Every line from the first one to the line containing "CLEARANCE = 0.0003" should be echoed exactly; leave out the rest.

Records with modeling code.
====================

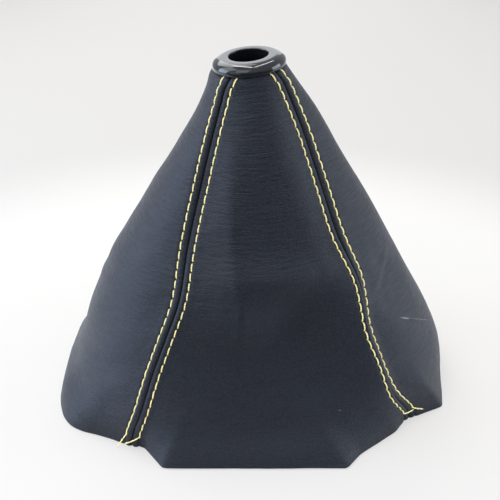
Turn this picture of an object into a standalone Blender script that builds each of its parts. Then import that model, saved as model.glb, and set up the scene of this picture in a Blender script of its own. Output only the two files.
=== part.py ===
"""A gear lever boot: four leather panels sewn edge to edge, gathered into a glossy plastic collar.

Each panel is one sheet, turned back along both seams and top-stitched beside each fold.
The leather's top edge stands in a groove of the collar, where a plain ring clamps it.
X is to the right, Y to the back and Z up. The origin is on the floor, under the middle of the base.
All sizes are in metres and all angles in degrees.
"""

import math

import bmesh
import bpy
import numpy as np
from mathutils import Matrix, Vector

# The leather base
BASE_HALF_WIDTH = 0.130
BASE_HALF_DEPTH = 0.108
TAB_HEIGHT = 0.045
TAB_CORNER_RADIUS = 0.002

# The leather sheet and its seams
LEATHER = 0.0012
FOLD_GAP = 0.0005
SEAM_GAP = 0.0003
SEAM_ALLOWANCE = 0.009
STITCH_INSET = 0.0045

# The thread
THREAD = 0.0008
STITCH_LENGTH = 0.006

# The collar, from its hole outwards
HOLE_RADIUS = 0.012
SLEEVE_WALL = 0.0022
CLAMP_WALL = 0.0016
LIP_WALL = 0.0026
COLLAR_HEIGHT = 0.0062
COLLAR_TOP_WALL = 0.0028
SLEEVE_DROP = 0.0060
RIM_ACROSS = 0.0062
RIM_DOWN = 0.0049
EDGE_ROUND = 0.0005
CLEARANCE = 0.0003

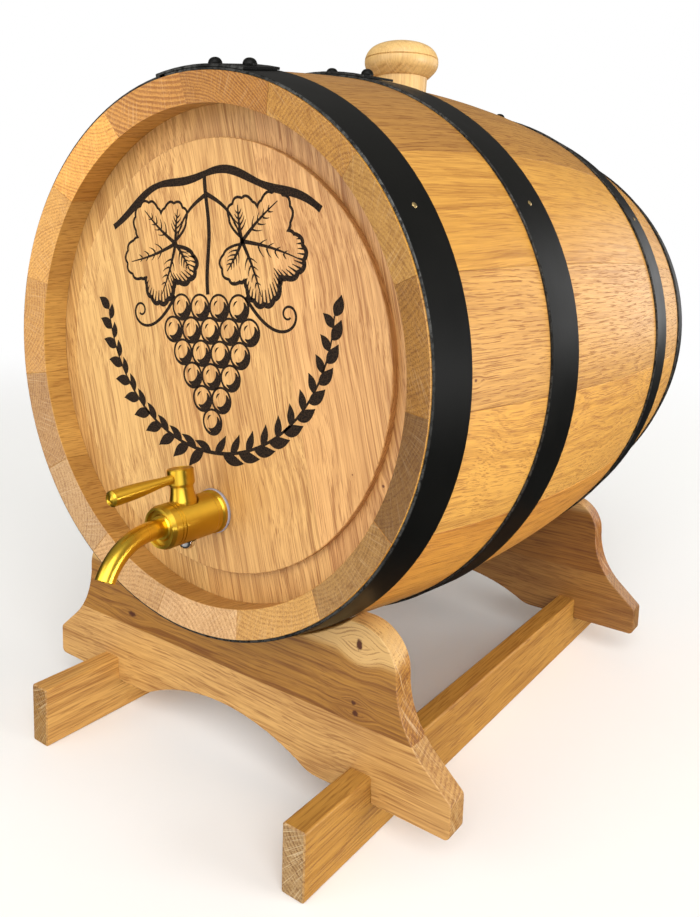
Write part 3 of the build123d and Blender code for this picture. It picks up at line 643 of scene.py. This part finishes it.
def stroke(points, widths, closed=False):
    """One burnt line: a thin strip along points in millimetres, right and up from the
    middle of the head, with a width at each point."""
    count = len(points)
    lift = next(lifts)
    rows = []
    for number, (point, width) in enumerate(zip(points, widths)):
        before = points[number - 1] if number or closed else point
        after = points[(number + 1) % count] if number < count - 1 or closed else point
        heading = (Vector(after) - Vector(before)).normalized()
        side = Vector((-heading.y, heading.x)) * width / 2
        row = []
        for edge, level in ((-1, lift), (1, lift), (1, -depth_in_wood), (-1, -depth_in_wood)):
            flat = Vector(point) + side * edge
            place = centre + (cask_side * flat.x + cask_up * flat.y) * mm
            place.y = panel_face - level * mm
            row.append(drawing.verts.new(place))
        rows.append(row)
    pairs = list(zip(rows, rows[1:]))
    if closed:
        pairs.append((rows[-1], rows[0]))
    else:
        drawing.faces.new(rows[0])
        drawing.faces.new(rows[-1][::-1])
    for first, second in pairs:
        for corner in range(4):
            beside = (corner + 1) % 4
            drawing.faces.new((first[beside], first[corner], second[corner], second[beside]))


def on_circle(middle, size, degrees):
    """Point at an angle on a circle."""
    turn = math.radians(degrees)
    return (middle[0] + size * math.cos(turn), middle[1] + size * math.sin(turn))


def arc_stroke(middle, size, start, stop, width):
    """A line along an arc, pointed at both ends."""
    steps = 24
    turns = [start + (stop - start) * step / steps for step in range(steps + 1)]
    stroke([on_circle(middle, size, turn) for turn in turns],
           [width * (0.15 + 0.85 * math.sin(math.pi * step / steps))
            for step in range(steps + 1)])


def pointed_line(start, stop, width, bow=0.0, steps=10):
    """A line from a thick start to a fine end, bowed sideways by a share of its length."""
    run = Vector(stop) - Vector(start)
    side = Vector((-run.y, run.x)) * bow
    shares = [step / steps for step in range(steps + 1)]
    stroke([tuple(Vector(start) + run * share + side * math.sin(math.pi * share))
            for share in shares],
           [width * (1 - 0.8 * share) for share in shares])


def blade(start, degrees, length, width):
    """A filled leaf blade, pointed at both ends and curved a little."""
    steps = 12
    shares = [step / steps for step in range(steps + 1)]
    stroke([on_circle(start, length * share, degrees + 14 * share) for share in shares],
           [max(0.2, width * math.sin(math.pi * share**0.8)) for share in shares])


def grape(middle, size):
    """A round berry with shade at its lower right and a glint at its upper left."""
    turns = [10 * step for step in range(36)]
    stroke([on_circle(middle, size, turn) for turn in turns],
           [1.3 + 0.7 * max(0, math.cos(math.radians(turn + 60))) for turn in turns], closed=True)
    arc_stroke(middle, size * 0.7, -130, 40, size * 0.55)
    arc_stroke(middle, size * 0.55, 105, 170, 1.0)


def vine_leaf(middle, degrees, size):
    """A five-lobed toothed leaf with branching veins and a heavy, hatched lower edge."""
    steps = 200
    shade_way = Vector((0.5, -0.86))
    outline = []
    shades = []
    for step in range(steps):
        turn = 2 * math.pi * step / steps
        lobes = 0.60 + 0.36 * abs(math.cos(2.5 * turn)) ** 0.7
        tooth = 0.045 * abs(math.sin(12.5 * turn))
        notch = 1 - 0.5 * math.exp(-(((turn - math.pi) / 0.26) ** 2))
        outline.append(on_circle(middle, size * (lobes + tooth) * notch,
                                 degrees + math.degrees(turn)))
        outward = Vector(on_circle((0, 0), 1, degrees + math.degrees(turn)))
        shades.append(max(0.0, outward.dot(shade_way)))
    stroke(outline, [1.5 + 1.6 * shade for shade in shades], closed=True)
    for point, shade in list(zip(outline, shades))[::3]:
        if shade > 0:
            inner = Vector(point).lerp(Vector(middle), 0.3 * shade)
            pointed_line(point, tuple(inner), 1.5, steps=3)
    base = on_circle(middle, size * 0.42, degrees + 180)
    for lobe, reach in ((0, 1.26), (52, 1.02), (-52, 1.02), (112, 0.62), (-112, 0.62)):
        tip = on_circle(base, size * reach, degrees + lobe)
        pointed_line(base, tip, 2.4, bow=0.03)
        for share in (0.3, 0.45, 0.6, 0.75):
            joint = Vector(base).lerp(Vector(tip), share)
            for side in (-1, 1):
                twig = on_circle(joint, size * 0.26 * (1.15 - share), degrees + lobe + 42 * side)
                pointed_line(tuple(joint), twig, 1.2, bow=0.08 * side)
    return base


def tendril(start, degrees, size, handed):
    """A curling tendril that winds into a spiral."""
    steps = 90
    place = Vector(start)
    heading = math.radians(degrees)
    points = []
    for step in range(steps):
        points.append(tuple(place))
        heading += handed * (0.01 + 0.3 * (step / steps) ** 2.6)
        place = place + Vector((math.cos(heading), math.sin(heading))) * size / steps
    stroke(points, [2.2 - 1.1 * step / steps for step in range(steps)])


def laurel(side):
    """Half a wreath: a curved stem with pairs of blades, crossing the other half below."""
    steps = 24
    turns = [270 + side * (-7 + step * 4) for step in range(steps)]
    stem = [on_circle(wreath_middle, wreath_size, turn) for turn in turns]
    stroke(stem, [2.2 - 0.06 * step for step in range(steps)])
    for step in range(3, steps, 2):
        heading = turns[step] + side * 90
        size = 17 - 0.25 * step
        blade(stem[step], heading - side * 32, size, 6.5)
        blade(stem[step - 1], heading + side * 32, size * 0.85, 5)


# The picture's layout, in millimetres right and up from the middle of the head.
wreath_middle = (0, 34)
wreath_size = 86
berry = 6.9
berry_gap = 2.12
row_gap = 1.84
bunch_top = 29
berries_in_row = (4, 5, 4, 3, 2, 1)
leaf_right, leaf_up, leaf_size, leaf_turn = 38, 61, 31, 104
stalk_start = (0, 90)
tendril_right, tendril_up, tendril_length = 27, 35, 66
cane_height = 101
cane_step = 3
cane_droop = 0.004
stem_width = 2.6

for row, count in enumerate(berries_in_row):
    for number in range(count):
        grape(((number - (count - 1) / 2) * berry_gap * berry, bunch_top - row * row_gap * berry),
              berry)
for side in (-1, 1):
    leaf_base = vine_leaf((side * leaf_right, leaf_up), 90 - side * leaf_turn, leaf_size)
    pointed_line(stalk_start, leaf_base, stem_width, bow=0.12 * side)
    tendril((side * tendril_right, tendril_up), 270 + side * 36, tendril_length, side)
    laurel(side)
cane_steps = range(-26, 27)
cane = [(cane_step * step,
         cane_height - cane_droop * (cane_step * step) ** 2 + 2 * math.sin(step / 3))
        for step in cane_steps]
stroke(cane, [3.4 + 1.2 * abs(math.sin(step / 4)) for step in cane_steps])
stem_heights = range(36, 103, 3)
stroke([(1.2 * math.sin(height / 9), height) for height in stem_heights],
       [stem_width] * len(stem_heights))

drawing_mesh = bpy.data.meshes.new("burnt_vine")
drawing.to_mesh(drawing_mesh)
drawing.free()
burnt_vine = bpy.data.objects.new("burnt_vine", drawing_mesh)
bpy.context.scene.collection.objects.link(burnt_vine)
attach(burnt_vine, "barrel")


def burnt_oak():
    """Charred wood, matt and slightly rough, browner where it is burnt less."""
    material, tree, shader = new_material("burnt_oak")
    coords = new_node(tree, "ShaderNodeTexCoord").outputs["Object"]
    char = noise_node(tree, coords, 1200.0, 3.0, 0.6)
    colour = mix_colour(tree, remap(tree, char, 0.35, 0.7), (0.006, 0.004, 0.003, 1),
                        (0.034, 0.019, 0.010, 1))
    raised = new_node(tree, "ShaderNodeBump",
                      inputs={"Strength": 0.3, "Distance": 0.0002, "Height": char})
    tree.links.new(colour, shader.inputs["Base Color"])
    tree.links.new(raised.outputs[0], shader.inputs["Normal"])
    shader.inputs["Roughness"].default_value = 0.9
    shader.inputs["Specular IOR Level"].default_value = 0.15
    return material


drawing_mesh.materials.append(burnt_oak())

# ---------------------------------------------------------------- floor

floor_half = 12.0
near_floor = 0.7
far_floor = 2.0


def pale_floor():
    """Pale matt paint that fades into the white surroundings far from the object."""
    material, tree, shader = new_material("floor_pale")
    shader.inputs["Base Color"].default_value = (0.92, 0.92, 0.91, 1)
    shader.inputs["Roughness"].default_value = 0.8
    coords = new_node(tree, "ShaderNodeTexCoord").outputs["Object"]
    fade = remap(tree, vector_node(tree, "LENGTH", coords), near_floor, far_floor)
    glow = new_node(tree, "ShaderNodeEmission")
    faded = new_node(tree, "ShaderNodeMixShader", inputs={
        0: fade, 1: shader.outputs[0], 2: glow.outputs[0]})
    output = next(node for node in tree.nodes if node.type == "OUTPUT_MATERIAL")
    tree.links.new(faded.outputs[0], output.inputs[0])
    return material


def make_floor():
    """A large flat floor that the object's glossy surfaces don't mirror."""
    mesh = bpy.data.meshes.new("floor")
    maker = bmesh.new()
    bmesh.ops.create_grid(maker, x_segments=1, y_segments=1, size=floor_half)
    maker.to_mesh(mesh)
    maker.free()
    mesh.materials.append(pale_floor())
    floor = bpy.data.objects.new("floor", mesh)
    bpy.context.scene.collection.objects.link(floor)
    floor.visible_glossy = False


make_floor()

# ---------------------------------------------------------------- light

def lamp_object(name, kind, offset, power, size=None, glossy=True, diffuse=True):
    """A lamp aimed at the middle of the cask; size is an area lamp's width and height."""
    lamp = bpy.data.lights.new(name, kind)
    lamp.energy = power
    if size:
        lamp.shape = "RECTANGLE"
        lamp.size, lamp.size_y = size
    holder = bpy.data.objects.new(name, lamp)
    offset = Vector(offset)
    holder.location = centre + offset
    holder.rotation_euler = (-offset).to_track_quat("-Z", "Y").to_euler()
    holder.visible_glossy = glossy
    holder.visible_diffuse = diffuse
    bpy.context.scene.collection.objects.link(holder)
    return lamp


daylight = lamp_object("daylight", "SUN", (1.5, -1.9, 1.6), 2.6)
daylight.angle = math.radians(55)
lamp_object("side_box", "AREA", (1.9, 0.3, 0.05), 34, (0.9, 1.6), glossy=False)
lamp_object("side_strip", "AREA", (1.9, 0.3, -0.1), 16, (0.9, 0.2), diffuse=False)
lamp_object("rear_box", "AREA", (0.9, 2.2, 0.35), 8, (1.2, 1.0))
lamp_object("front_box", "AREA", (-0.35, -1.25, 0.25), 7, (1.0, 1.2))

warm_white = (1, 0.97, 0.92, 1)
pure_white = (1, 1, 1, 1)


def make_surroundings():
    """White to the camera, and a weaker warm light to the object: brighter from above and,
    in its reflections, from the front."""
    world = bpy.data.worlds.new("studio")
    bpy.context.scene.world = world
    world.use_nodes = True
    sky = world.node_tree
    sky.nodes.clear()
    ray_kind = new_node(sky, "ShaderNodeLightPath").outputs
    sky_way = new_node(sky, "ShaderNodeSeparateXYZ", inputs={
        0: new_node(sky, "ShaderNodeTexCoord").outputs["Generated"]}).outputs
    sky_height = sky_way[2]
    front_glow = remap(sky, sky_way[1], -0.4, -0.95, 0.0, 0.55)
    top_glow = remap(sky, sky_height, 0.1, 0.9, 0.03, 0.35)
    sheen = new_node(sky, "ShaderNodeBackground", inputs={
        0: warm_white, 1: math_node(sky, "ADD", front_glow, top_glow)})
    fill = new_node(sky, "ShaderNodeBackground", inputs={
        0: warm_white, 1: remap(sky, sky_height, -0.25, 0.1, 0.1, 0.42)})
    shown = new_node(sky, "ShaderNodeBackground", inputs={0: pure_white, 1: 1.0})
    unseen = new_node(sky, "ShaderNodeMixShader", inputs={
        0: ray_kind["Is Glossy Ray"], 1: fill.outputs[0], 2: sheen.outputs[0]})
    both = new_node(sky, "ShaderNodeMixShader", inputs={
        0: ray_kind["Is Camera Ray"], 1: unseen.outputs[0], 2: shown.outputs[0]})
    new_node(sky, "ShaderNodeOutputWorld", inputs={0: both.outputs[0]})


make_surroundings()
bpy.context.scene.view_settings.view_transform = "Standard"

# ---------------------------------------------------------------- camera

camera_azimuth = math.radians(35.699)
camera_elevation = math.radians(8.094)
camera_roll = math.radians(1.666)
camera_offset = Vector((0.32647, -0.50614, 0.06198))
camera_lens = 32.525
camera_shift = -0.0982


def make_camera():
    """The camera, which looks down a little at the front head from its right."""
    data = bpy.data.cameras.new("camera")
    camera = bpy.data.objects.new("camera", data)
    bpy.context.scene.collection.objects.link(camera)
    bpy.context.scene.camera = camera
    forward = Vector((-math.sin(camera_azimuth) * math.cos(camera_elevation),
                      math.cos(camera_azimuth) * math.cos(camera_elevation),
                      -math.sin(camera_elevation)))
    right = Vector((math.cos(camera_azimuth), math.sin(camera_azimuth), 0))
    up = right.cross(forward)
    rolled_right = right * math.cos(camera_roll) + up * math.sin(camera_roll)
    rolled_up = up * math.cos(camera_roll) - right * math.sin(camera_roll)
    camera.location = centre + camera_offset
    camera.rotation_euler = Matrix((rolled_right, rolled_up, -forward)).transposed().to_euler()
    data.sensor_width = 36.0
    data.lens = camera_lens
    data.shift_y = camera_shift
    data.clip_start = 0.01
    data.clip_end = 50.0


make_camera()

====================

Complete output.
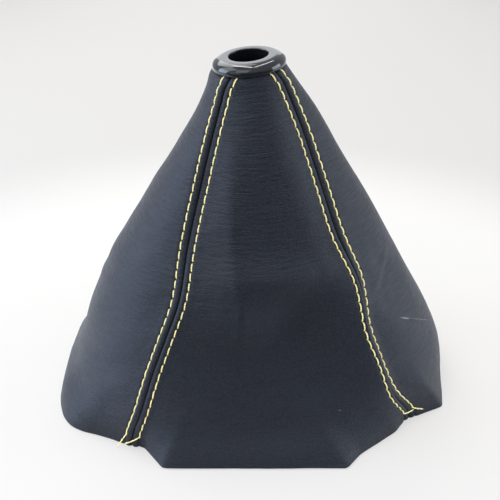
Turn this picture of an object into a standalone Blender script that builds each of its parts. Then import that model, saved as model.glb, and set up the scene of this picture in a Blender script of its own. Output only the two files.
=== part.py ===
"""A gear lever boot: four leather panels sewn edge to edge, gathered into a glossy plastic collar.

Each panel is one sheet, turned back along both seams and top-stitched beside each fold.
The leather's top edge stands in a groove of the collar, where a plain ring clamps it.
X is to the right, Y to the back and Z up. The origin is on the floor, under the middle of the base.
All sizes are in metres and all angles in degrees.
"""

import math

import bmesh
import bpy
import numpy as np
from mathutils import Matrix, Vector

# The leather base
BASE_HALF_WIDTH = 0.130
BASE_HALF_DEPTH = 0.108
TAB_HEIGHT = 0.045
TAB_CORNER_RADIUS = 0.002

# The leather sheet and its seams
LEATHER = 0.0012
FOLD_GAP = 0.0005
SEAM_GAP = 0.0003
SEAM_ALLOWANCE = 0.009
STITCH_INSET = 0.0045

# The thread
THREAD = 0.0008
STITCH_LENGTH = 0.006

# The collar, from its hole outwards
HOLE_RADIUS = 0.012
SLEEVE_WALL = 0.0022
CLAMP_WALL = 0.0016
LIP_WALL = 0.0026
COLLAR_HEIGHT = 0.0062
COLLAR_TOP_WALL = 0.0028
SLEEVE_DROP = 0.0060
RIM_ACROSS = 0.0062
RIM_DOWN = 0.0049
EDGE_ROUND = 0.0005
CLEARANCE = 0.0003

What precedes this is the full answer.